The enthusiast who over-trusts it
The opposite risk is the team member who treats every label as ground truth and acts on individual results the model is not precise enough to support. Channel that energy toward aggregate analysis and clear cases, and make the uncertainty routing visible so they see that the system itself flags what it cannot judge. Calibrating both reactions toward the same measured middle is much of what a rollout actually accomplishes.
Frequently Asked Questions
What is the first thing to standardize?
The label taxonomy and its definitions, with example messages for each category. Until the team agrees on what each label means, no amount of prompt standardization will make outputs comparable.
How do we keep prompts from forking across the team?
Put them under version control and route improvements through review, so everyone migrates to a new version together. Copy-pasting prompts into chat is the primary cause of silent forks.
How often should we run calibration sessions?
Often enough to catch drift before it accumulates — many teams do this monthly, more frequently when the taxonomy is new or the team is growing. The signal is how much the team diverges when independently labeling the same batch.

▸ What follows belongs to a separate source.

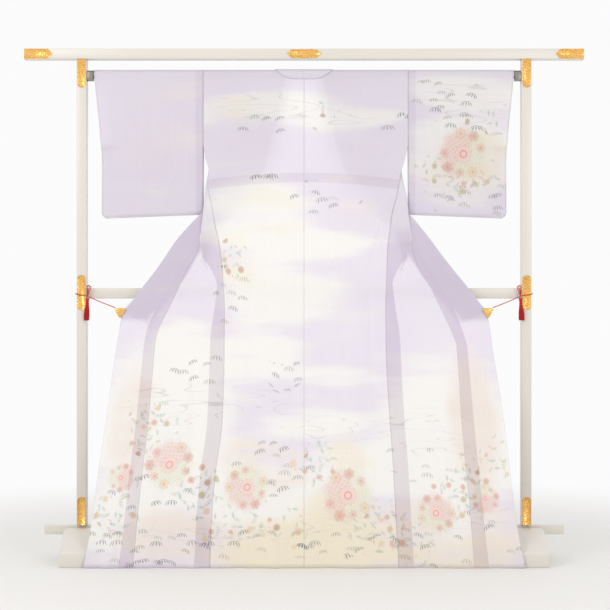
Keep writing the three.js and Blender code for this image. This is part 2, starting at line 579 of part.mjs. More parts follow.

Who should own the standards?
A single named person or small group responsible for the taxonomy, canonical prompts, and calibration cadence. Diffuse ownership reliably leads to neglected standards.
How do we get reluctant team members to adopt the standard?
Make the standard the path of least resistance — easy to find, easy to use — and show a concrete case where inconsistency caused a bad decision. Friction reduction plus a visible failure does more than mandates.
Key Takeaways
- Individual prompts do not scale because definitions and prompt versions silently diverge across people.
- A small, well-defined label taxonomy with examples is the contract everything else depends on.
- Version-controlled canonical prompts prevent silent forks; onboarding against a gold set aligns new hires fast.
- Periodic calibration sessions and output audits are the core governance tools for sustaining consistency.
- Adoption follows friction reduction and visible failure costs, not mandates.